What this task involves ->
Below are some records; quote exactly the lines from the one that contains "end_ring_grip = 112;" through the one that contains "cad_parts[member].parent = rigid_bodies[body]", inclusive, and no others.

Given information ->
________

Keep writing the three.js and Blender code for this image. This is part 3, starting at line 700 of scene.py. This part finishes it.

________

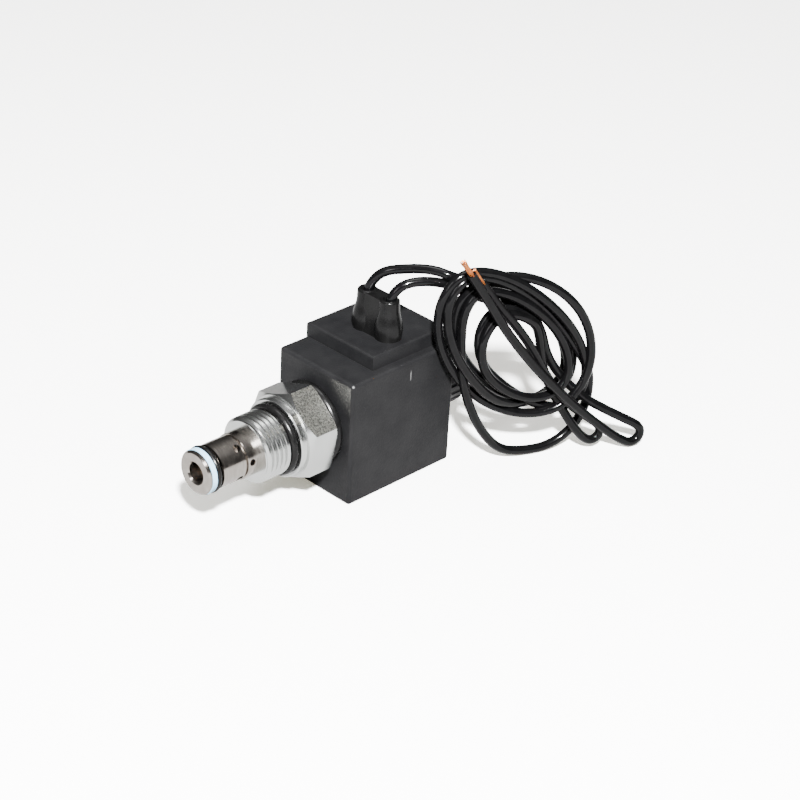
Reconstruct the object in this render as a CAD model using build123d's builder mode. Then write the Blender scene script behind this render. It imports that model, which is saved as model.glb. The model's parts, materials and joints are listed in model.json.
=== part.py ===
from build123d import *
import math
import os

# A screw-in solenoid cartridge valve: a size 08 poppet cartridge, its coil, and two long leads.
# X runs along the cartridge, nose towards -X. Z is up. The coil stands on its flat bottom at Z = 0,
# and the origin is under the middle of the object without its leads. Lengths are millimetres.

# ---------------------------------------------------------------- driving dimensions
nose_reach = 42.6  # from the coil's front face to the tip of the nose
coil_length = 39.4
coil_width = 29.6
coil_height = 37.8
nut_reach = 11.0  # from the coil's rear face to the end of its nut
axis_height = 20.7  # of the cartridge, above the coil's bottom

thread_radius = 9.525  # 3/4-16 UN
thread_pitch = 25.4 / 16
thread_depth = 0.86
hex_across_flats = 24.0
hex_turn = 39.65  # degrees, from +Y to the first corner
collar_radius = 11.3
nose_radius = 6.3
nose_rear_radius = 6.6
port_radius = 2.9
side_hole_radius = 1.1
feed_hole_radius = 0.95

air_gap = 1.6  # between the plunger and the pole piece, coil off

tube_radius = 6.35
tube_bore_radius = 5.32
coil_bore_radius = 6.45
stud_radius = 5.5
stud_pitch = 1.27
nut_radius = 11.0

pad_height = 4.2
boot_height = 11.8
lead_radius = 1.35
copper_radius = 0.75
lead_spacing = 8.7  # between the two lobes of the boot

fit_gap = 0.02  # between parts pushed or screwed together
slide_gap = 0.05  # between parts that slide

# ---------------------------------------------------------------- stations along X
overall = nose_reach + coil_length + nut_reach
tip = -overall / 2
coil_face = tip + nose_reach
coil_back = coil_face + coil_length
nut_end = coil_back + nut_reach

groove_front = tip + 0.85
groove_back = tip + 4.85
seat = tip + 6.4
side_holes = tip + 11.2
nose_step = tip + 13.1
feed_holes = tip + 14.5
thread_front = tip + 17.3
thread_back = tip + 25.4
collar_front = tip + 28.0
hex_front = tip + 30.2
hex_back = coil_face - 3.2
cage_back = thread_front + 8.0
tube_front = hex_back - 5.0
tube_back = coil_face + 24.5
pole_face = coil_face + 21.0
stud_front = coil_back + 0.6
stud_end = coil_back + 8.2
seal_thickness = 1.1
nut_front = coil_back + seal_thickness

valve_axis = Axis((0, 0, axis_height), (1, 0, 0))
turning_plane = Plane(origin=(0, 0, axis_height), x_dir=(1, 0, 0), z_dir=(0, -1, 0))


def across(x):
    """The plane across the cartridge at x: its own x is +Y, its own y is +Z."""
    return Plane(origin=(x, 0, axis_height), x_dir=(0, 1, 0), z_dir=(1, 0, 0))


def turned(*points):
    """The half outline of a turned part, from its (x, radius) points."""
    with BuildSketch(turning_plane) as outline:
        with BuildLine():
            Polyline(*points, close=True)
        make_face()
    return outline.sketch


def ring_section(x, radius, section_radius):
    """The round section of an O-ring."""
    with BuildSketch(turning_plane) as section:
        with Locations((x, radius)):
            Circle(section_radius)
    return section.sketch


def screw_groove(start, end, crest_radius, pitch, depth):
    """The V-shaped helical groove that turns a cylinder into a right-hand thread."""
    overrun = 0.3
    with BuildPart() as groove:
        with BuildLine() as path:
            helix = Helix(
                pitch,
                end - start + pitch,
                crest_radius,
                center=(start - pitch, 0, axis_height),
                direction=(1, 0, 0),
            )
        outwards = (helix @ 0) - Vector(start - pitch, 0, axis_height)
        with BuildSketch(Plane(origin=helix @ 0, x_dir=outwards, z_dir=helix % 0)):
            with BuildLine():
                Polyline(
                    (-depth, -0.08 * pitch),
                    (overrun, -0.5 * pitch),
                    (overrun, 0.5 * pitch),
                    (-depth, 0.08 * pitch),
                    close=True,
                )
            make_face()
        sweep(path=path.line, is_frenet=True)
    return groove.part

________

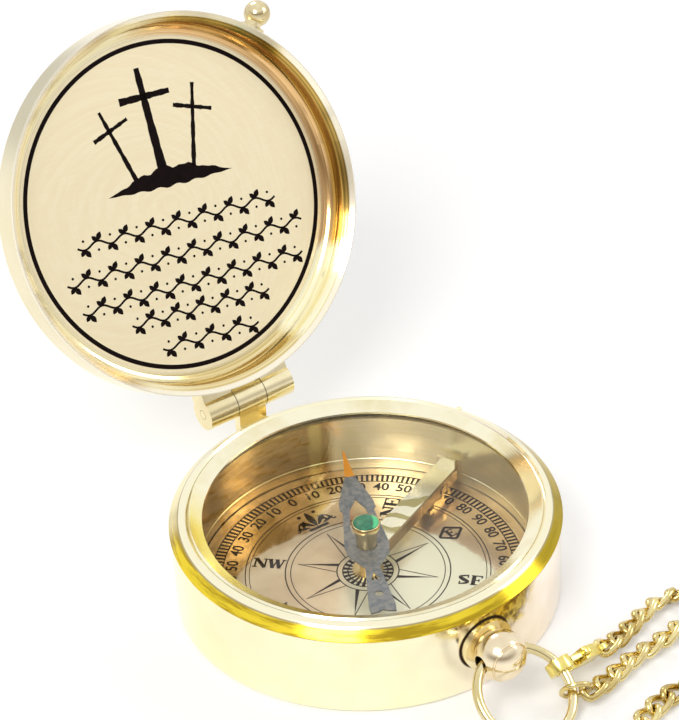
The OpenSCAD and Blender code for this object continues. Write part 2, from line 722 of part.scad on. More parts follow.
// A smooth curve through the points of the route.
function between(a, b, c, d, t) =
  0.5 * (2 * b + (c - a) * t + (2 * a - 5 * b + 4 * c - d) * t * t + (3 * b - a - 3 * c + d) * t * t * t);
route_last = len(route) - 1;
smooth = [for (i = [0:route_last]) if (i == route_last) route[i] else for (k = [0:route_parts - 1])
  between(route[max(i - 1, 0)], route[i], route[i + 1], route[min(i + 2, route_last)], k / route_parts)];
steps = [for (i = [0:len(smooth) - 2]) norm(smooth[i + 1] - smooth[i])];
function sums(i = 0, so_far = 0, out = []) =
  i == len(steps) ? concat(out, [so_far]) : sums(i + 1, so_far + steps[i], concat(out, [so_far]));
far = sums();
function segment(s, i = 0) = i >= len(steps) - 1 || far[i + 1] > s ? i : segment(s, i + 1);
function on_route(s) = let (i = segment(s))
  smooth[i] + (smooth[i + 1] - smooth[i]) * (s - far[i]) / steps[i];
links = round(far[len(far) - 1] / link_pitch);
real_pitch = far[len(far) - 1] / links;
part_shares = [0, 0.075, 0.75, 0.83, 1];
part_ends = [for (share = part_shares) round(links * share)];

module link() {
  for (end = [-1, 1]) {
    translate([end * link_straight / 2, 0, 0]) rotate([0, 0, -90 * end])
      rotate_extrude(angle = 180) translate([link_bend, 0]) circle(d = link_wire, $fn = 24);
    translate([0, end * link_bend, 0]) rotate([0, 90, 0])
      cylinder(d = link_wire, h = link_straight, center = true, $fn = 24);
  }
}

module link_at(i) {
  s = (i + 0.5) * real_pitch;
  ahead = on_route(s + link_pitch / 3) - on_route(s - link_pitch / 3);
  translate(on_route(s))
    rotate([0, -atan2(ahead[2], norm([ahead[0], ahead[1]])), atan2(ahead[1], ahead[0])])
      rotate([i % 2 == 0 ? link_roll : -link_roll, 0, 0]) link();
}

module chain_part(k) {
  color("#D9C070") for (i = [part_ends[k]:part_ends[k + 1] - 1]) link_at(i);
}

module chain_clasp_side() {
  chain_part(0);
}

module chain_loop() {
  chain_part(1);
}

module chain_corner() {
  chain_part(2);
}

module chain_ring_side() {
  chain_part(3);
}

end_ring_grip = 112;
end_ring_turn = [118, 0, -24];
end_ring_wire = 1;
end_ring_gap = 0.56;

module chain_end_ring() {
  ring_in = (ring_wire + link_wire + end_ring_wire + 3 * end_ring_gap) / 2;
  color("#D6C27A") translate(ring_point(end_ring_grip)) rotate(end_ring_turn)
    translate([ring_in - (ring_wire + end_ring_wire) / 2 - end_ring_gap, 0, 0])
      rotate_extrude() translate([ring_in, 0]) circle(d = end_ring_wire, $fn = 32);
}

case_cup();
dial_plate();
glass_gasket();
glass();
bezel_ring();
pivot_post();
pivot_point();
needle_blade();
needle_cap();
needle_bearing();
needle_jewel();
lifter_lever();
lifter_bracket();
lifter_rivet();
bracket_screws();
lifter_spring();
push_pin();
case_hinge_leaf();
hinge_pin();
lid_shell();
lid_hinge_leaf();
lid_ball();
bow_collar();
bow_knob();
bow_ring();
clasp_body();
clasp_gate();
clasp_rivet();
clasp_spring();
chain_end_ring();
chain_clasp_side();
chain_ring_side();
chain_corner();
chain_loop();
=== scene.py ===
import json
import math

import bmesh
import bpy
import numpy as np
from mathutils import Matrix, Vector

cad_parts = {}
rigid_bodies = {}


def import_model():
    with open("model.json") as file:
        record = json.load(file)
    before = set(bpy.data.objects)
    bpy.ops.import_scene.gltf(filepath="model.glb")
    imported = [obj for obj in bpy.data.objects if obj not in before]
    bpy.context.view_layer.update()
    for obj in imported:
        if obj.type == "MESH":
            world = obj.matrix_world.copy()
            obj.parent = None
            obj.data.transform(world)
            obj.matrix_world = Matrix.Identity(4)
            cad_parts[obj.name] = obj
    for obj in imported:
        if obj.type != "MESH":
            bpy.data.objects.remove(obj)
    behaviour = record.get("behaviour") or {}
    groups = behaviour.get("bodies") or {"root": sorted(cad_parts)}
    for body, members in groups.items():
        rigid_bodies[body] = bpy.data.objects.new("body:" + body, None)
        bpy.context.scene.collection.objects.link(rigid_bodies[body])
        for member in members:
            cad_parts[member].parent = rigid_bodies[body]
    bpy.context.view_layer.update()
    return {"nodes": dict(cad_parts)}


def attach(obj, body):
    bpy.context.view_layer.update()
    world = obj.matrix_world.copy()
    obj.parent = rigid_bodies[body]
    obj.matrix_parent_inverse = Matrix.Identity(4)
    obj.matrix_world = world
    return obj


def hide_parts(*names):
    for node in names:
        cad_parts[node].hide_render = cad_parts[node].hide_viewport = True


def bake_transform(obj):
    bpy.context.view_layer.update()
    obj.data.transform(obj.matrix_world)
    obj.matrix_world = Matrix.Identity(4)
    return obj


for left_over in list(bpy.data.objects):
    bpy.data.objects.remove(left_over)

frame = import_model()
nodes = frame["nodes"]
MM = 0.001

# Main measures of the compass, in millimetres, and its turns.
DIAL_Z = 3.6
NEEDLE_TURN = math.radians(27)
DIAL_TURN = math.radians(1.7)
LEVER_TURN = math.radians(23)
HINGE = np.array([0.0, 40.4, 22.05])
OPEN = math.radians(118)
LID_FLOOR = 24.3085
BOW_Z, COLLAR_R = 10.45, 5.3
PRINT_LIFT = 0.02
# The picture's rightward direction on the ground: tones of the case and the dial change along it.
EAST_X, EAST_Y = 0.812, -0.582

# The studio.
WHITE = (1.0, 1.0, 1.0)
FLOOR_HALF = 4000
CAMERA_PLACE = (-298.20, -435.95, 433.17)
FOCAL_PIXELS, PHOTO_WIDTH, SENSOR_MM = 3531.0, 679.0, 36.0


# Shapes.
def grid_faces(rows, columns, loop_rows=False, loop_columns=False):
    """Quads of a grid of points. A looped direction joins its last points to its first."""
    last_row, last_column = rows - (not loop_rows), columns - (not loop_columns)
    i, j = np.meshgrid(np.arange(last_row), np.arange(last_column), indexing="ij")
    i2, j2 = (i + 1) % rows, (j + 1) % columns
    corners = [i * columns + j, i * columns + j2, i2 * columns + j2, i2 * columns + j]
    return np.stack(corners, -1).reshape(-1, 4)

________

Finished answer ->
end_ring_grip = 112;
end_ring_turn = [118, 0, -24];
end_ring_wire = 1;
end_ring_gap = 0.56;

module chain_end_ring() {
  ring_in = (ring_wire + link_wire + end_ring_wire + 3 * end_ring_gap) / 2;
  color("#D6C27A") translate(ring_point(end_ring_grip)) rotate(end_ring_turn)
    translate([ring_in - (ring_wire + end_ring_wire) / 2 - end_ring_gap, 0, 0])
      rotate_extrude() translate([ring_in, 0]) circle(d = end_ring_wire, $fn = 32);
}

case_cup();
dial_plate();
glass_gasket();
glass();
bezel_ring();
pivot_post();
pivot_point();
needle_blade();
needle_cap();
needle_bearing();
needle_jewel();
lifter_lever();
lifter_bracket();
lifter_rivet();
bracket_screws();
lifter_spring();
push_pin();
case_hinge_leaf();
hinge_pin();
lid_shell();
lid_hinge_leaf();
lid_ball();
bow_collar();
bow_knob();
bow_ring();
clasp_body();
clasp_gate();
clasp_rivet();
clasp_spring();
chain_end_ring();
chain_clasp_side();
chain_ring_side();
chain_corner();
chain_loop();
=== scene.py ===
import json
import math

import bmesh
import bpy
import numpy as np
from mathutils import Matrix, Vector

cad_parts = {}
rigid_bodies = {}


def import_model():
    with open("model.json") as file:
        record = json.load(file)
    before = set(bpy.data.objects)
    bpy.ops.import_scene.gltf(filepath="model.glb")
    imported = [obj for obj in bpy.data.objects if obj not in before]
    bpy.context.view_layer.update()
    for obj in imported:
        if obj.type == "MESH":
            world = obj.matrix_world.copy()
            obj.parent = None
            obj.data.transform(world)
            obj.matrix_world = Matrix.Identity(4)
            cad_parts[obj.name] = obj
    for obj in imported:
        if obj.type != "MESH":
            bpy.data.objects.remove(obj)
    behaviour = record.get("behaviour") or {}
    groups = behaviour.get("bodies") or {"root": sorted(cad_parts)}
    for body, members in groups.items():
        rigid_bodies[body] = bpy.data.objects.new("body:" + body, None)
        bpy.context.scene.collection.objects.link(rigid_bodies[body])
        for member in members:
            cad_parts[member].parent = rigid_bodies[body]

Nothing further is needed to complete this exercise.